>> START Information given
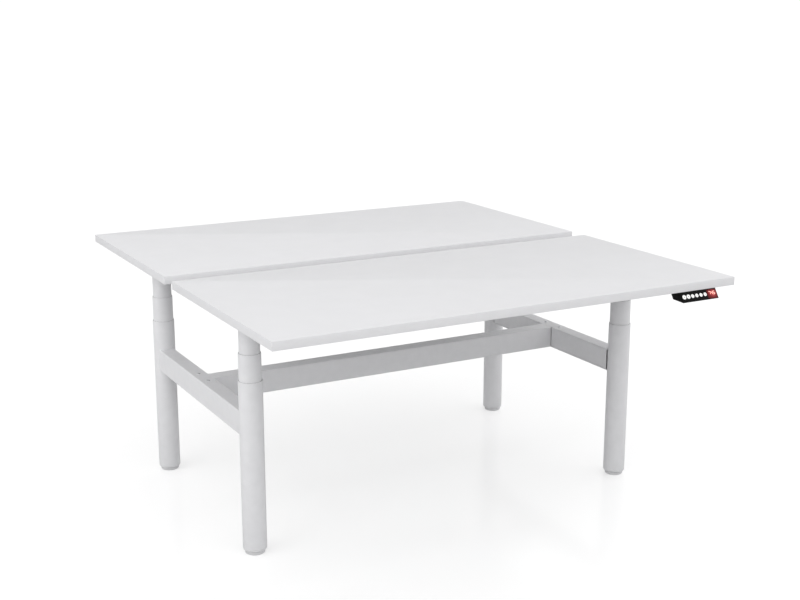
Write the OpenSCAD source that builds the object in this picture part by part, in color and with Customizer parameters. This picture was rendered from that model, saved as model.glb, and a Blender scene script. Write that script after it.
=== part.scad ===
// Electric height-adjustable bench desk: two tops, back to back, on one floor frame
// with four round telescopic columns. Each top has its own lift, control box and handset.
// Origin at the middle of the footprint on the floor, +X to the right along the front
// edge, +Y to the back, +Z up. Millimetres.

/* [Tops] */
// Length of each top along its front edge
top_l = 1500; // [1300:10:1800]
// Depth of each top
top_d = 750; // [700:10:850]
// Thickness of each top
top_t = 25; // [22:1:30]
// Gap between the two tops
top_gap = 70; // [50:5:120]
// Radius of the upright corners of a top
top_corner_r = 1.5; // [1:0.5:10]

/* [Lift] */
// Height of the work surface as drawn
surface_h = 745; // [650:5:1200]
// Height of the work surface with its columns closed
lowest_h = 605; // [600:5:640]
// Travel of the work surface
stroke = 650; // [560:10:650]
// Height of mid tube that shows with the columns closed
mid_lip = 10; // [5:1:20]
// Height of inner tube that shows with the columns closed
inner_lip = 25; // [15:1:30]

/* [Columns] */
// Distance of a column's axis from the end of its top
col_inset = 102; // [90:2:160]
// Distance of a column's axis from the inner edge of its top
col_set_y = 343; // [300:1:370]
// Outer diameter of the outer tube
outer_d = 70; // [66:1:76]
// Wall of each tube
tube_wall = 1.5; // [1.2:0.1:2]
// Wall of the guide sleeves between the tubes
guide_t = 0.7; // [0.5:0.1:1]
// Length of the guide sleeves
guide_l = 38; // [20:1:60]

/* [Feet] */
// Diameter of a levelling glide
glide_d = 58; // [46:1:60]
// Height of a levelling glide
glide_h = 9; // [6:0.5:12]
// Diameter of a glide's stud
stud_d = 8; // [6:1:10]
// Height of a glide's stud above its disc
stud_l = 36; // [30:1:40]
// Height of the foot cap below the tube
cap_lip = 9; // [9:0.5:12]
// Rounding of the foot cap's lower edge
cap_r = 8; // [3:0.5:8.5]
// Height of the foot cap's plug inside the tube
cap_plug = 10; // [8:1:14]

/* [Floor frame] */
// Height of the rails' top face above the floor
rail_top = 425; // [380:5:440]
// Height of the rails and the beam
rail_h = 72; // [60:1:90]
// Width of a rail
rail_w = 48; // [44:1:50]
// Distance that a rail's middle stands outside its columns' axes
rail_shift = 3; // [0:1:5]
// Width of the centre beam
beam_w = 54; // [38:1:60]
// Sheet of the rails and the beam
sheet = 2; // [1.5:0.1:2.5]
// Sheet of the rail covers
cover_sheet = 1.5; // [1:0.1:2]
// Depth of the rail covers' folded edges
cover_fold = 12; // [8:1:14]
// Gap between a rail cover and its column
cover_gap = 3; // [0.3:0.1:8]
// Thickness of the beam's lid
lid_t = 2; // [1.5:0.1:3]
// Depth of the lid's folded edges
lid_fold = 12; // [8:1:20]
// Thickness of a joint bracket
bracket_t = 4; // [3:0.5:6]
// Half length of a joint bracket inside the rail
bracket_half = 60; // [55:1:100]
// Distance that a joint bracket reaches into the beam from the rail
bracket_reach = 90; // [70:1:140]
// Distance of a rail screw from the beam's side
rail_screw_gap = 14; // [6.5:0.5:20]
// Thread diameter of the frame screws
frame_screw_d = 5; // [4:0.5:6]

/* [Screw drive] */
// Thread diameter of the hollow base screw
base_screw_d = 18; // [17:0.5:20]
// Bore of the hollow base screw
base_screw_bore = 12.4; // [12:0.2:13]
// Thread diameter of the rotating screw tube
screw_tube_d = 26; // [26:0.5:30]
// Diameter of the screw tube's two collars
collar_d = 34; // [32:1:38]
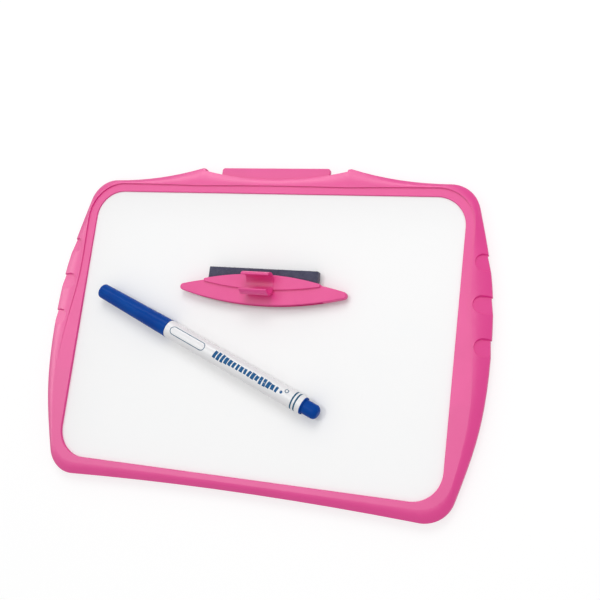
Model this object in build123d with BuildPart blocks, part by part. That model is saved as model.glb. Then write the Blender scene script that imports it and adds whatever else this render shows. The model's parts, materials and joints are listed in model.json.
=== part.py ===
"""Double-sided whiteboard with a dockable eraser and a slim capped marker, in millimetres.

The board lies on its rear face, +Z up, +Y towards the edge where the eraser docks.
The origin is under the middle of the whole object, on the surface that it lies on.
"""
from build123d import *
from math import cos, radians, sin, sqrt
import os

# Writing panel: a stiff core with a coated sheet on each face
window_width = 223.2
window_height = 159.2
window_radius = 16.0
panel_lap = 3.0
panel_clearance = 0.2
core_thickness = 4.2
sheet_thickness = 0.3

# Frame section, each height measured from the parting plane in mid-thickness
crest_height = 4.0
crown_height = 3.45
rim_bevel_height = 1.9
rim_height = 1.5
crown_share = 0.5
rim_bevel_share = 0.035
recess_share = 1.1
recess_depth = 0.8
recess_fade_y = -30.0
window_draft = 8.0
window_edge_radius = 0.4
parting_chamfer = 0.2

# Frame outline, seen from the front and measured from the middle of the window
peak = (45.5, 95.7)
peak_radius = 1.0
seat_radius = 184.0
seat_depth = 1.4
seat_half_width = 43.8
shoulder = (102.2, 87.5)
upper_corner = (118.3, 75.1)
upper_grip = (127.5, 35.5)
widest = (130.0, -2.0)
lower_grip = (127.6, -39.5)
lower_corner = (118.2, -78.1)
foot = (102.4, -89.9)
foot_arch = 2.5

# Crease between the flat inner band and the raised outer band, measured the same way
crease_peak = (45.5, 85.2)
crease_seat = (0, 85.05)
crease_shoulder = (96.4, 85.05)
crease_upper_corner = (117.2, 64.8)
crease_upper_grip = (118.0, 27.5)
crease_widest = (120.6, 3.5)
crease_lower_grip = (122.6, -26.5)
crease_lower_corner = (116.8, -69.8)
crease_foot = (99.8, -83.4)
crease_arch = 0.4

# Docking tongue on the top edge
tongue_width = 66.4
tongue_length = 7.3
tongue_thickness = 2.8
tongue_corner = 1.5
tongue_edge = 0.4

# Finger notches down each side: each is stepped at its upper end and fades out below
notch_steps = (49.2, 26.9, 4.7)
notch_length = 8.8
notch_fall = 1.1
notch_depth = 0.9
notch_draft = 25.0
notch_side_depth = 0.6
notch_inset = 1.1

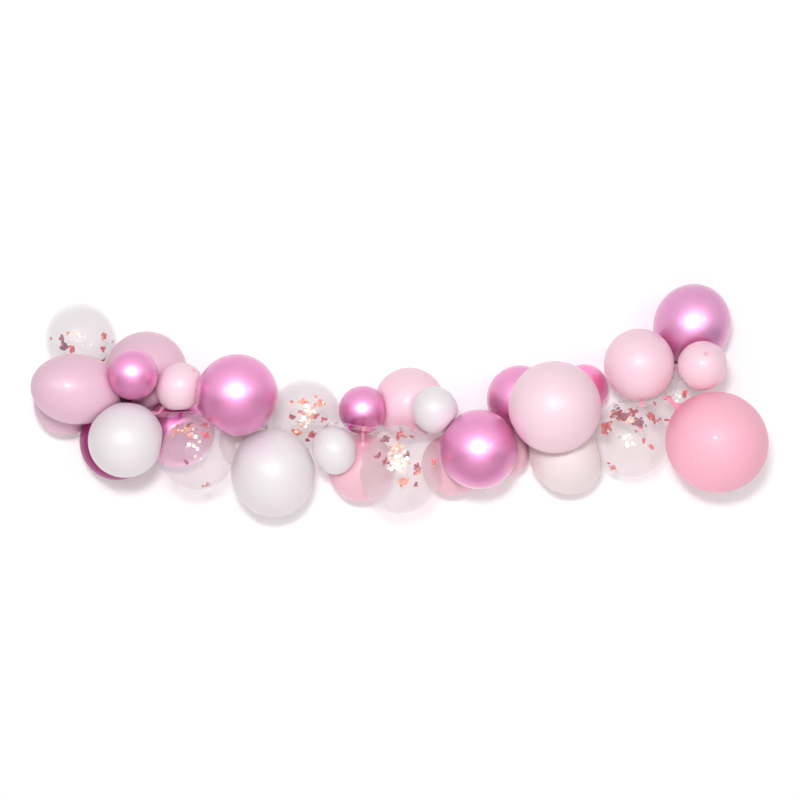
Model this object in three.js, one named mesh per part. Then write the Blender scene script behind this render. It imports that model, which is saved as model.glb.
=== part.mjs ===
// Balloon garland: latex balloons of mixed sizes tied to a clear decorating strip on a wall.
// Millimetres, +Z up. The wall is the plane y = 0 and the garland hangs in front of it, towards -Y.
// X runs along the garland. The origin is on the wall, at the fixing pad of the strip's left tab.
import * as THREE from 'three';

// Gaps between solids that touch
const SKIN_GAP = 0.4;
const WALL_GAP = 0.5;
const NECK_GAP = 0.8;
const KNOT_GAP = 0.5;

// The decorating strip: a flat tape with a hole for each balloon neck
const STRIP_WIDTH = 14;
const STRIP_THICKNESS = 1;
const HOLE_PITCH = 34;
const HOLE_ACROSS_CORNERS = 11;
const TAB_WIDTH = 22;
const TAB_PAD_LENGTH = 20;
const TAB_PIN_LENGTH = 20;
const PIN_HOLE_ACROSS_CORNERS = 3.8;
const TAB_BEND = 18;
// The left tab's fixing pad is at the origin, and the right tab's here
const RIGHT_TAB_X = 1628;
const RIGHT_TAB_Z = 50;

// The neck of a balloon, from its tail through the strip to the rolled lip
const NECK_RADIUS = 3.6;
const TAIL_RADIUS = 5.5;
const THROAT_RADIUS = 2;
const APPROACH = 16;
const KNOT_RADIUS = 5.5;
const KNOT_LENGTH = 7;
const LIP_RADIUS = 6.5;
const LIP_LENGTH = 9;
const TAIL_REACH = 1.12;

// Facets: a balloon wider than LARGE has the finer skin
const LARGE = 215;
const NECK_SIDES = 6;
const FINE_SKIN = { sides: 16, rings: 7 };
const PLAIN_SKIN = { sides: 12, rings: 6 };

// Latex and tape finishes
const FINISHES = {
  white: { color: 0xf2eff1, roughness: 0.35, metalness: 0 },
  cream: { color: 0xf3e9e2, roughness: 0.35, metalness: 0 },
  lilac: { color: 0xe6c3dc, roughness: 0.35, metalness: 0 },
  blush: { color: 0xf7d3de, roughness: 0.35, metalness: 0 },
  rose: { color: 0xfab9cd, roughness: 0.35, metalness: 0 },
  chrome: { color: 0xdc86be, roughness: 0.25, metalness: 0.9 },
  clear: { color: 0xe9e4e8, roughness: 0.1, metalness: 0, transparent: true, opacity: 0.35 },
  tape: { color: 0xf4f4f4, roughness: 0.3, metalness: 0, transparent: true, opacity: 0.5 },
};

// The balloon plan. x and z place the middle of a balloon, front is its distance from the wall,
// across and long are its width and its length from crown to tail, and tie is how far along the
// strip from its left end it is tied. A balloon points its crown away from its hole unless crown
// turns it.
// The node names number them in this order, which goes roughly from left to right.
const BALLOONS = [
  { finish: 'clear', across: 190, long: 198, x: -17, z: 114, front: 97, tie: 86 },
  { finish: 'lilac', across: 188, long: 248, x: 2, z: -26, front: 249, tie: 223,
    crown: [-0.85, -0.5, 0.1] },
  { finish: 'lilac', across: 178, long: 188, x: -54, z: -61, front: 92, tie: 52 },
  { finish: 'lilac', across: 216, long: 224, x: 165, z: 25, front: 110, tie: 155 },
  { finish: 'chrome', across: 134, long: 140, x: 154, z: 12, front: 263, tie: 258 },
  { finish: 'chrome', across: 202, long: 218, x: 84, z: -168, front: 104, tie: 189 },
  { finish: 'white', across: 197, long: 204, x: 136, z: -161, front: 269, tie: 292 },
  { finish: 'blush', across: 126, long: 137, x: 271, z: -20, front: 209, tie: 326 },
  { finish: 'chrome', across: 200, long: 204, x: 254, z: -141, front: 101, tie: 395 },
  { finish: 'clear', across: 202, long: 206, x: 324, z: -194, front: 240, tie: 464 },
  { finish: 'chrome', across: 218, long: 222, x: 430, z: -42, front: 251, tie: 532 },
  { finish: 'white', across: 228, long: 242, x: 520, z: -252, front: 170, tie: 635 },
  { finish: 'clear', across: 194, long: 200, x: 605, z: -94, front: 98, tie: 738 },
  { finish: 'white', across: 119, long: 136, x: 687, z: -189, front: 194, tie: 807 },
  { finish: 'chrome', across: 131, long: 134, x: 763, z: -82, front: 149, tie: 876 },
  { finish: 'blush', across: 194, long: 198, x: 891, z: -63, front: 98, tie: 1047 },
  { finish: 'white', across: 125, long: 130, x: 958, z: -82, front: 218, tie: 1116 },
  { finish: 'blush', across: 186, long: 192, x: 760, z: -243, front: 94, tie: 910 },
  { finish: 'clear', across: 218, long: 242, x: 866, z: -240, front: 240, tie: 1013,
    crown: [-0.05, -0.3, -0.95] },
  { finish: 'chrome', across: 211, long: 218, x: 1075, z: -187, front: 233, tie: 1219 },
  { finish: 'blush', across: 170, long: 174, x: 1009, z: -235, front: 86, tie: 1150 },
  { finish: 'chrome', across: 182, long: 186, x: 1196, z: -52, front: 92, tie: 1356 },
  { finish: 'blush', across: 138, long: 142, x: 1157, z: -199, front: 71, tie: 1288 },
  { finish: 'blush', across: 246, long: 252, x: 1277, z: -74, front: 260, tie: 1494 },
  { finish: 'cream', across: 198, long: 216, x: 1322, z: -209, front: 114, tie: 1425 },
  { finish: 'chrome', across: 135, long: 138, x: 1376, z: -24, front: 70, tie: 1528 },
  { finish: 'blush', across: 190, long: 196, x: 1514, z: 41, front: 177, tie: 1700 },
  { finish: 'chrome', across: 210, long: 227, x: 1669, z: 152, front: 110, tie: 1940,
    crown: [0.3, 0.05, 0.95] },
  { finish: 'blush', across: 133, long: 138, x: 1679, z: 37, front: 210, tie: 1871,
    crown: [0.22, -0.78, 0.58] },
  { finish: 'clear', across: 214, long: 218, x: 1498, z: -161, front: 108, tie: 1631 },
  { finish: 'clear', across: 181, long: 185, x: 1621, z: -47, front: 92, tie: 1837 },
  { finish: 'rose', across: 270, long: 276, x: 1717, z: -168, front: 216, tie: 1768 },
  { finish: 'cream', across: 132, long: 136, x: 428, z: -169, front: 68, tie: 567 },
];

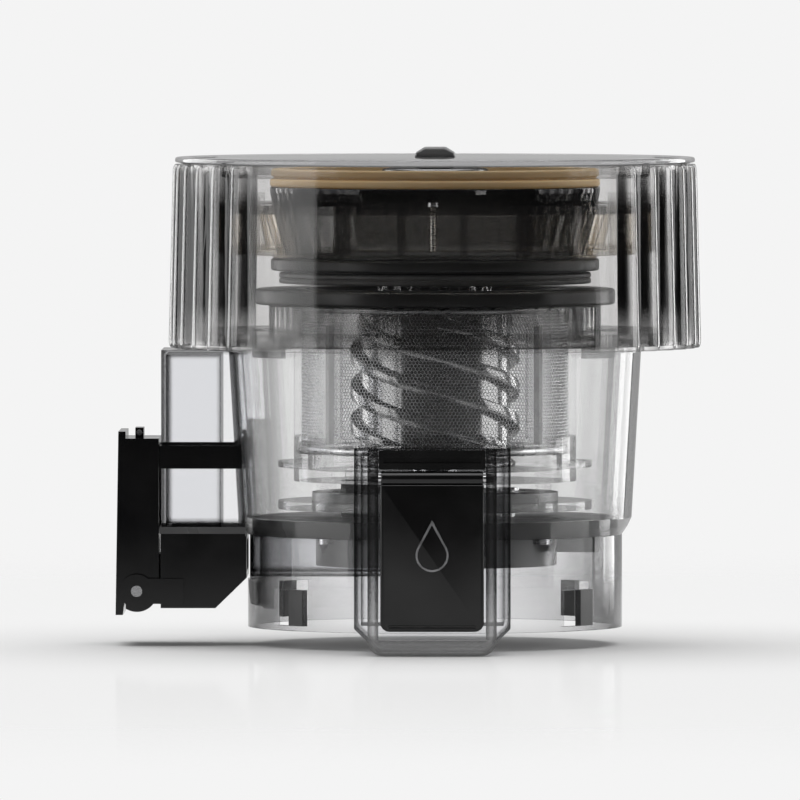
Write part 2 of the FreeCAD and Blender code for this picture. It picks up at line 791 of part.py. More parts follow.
>> END Information given
■ What is being asked
Beginning at the top of the data, extract each line through the line containing "back, +Z up. Millimetres." and return those lines exactly, with nothing added.

■ Written response
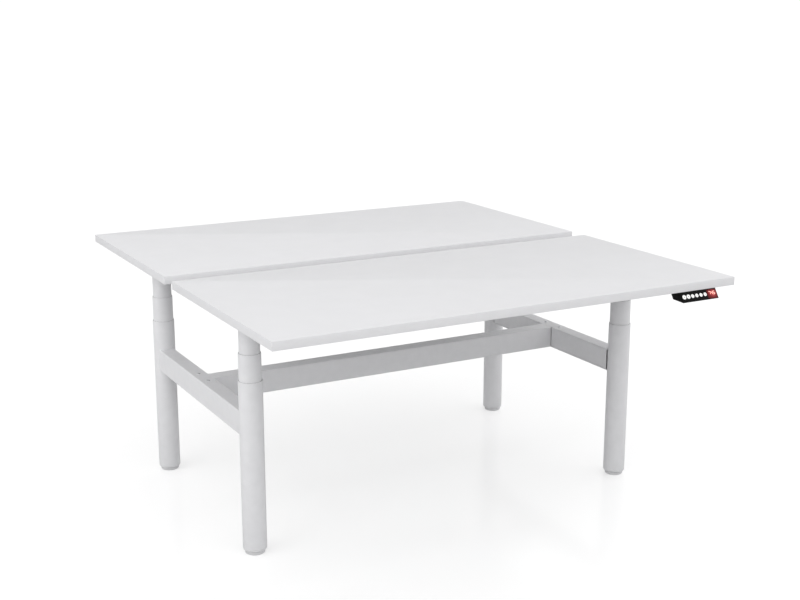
Write the OpenSCAD source that builds the object in this picture part by part, in color and with Customizer parameters. This picture was rendered from that model, saved as model.glb, and a Blender scene script. Write that script after it.
=== part.scad ===
// Electric height-adjustable bench desk: two tops, back to back, on one floor frame
// with four round telescopic columns. Each top has its own lift, control box and handset.
// Origin at the middle of the footprint on the floor, +X to the right along the front
// edge, +Y to the back, +Z up. Millimetres.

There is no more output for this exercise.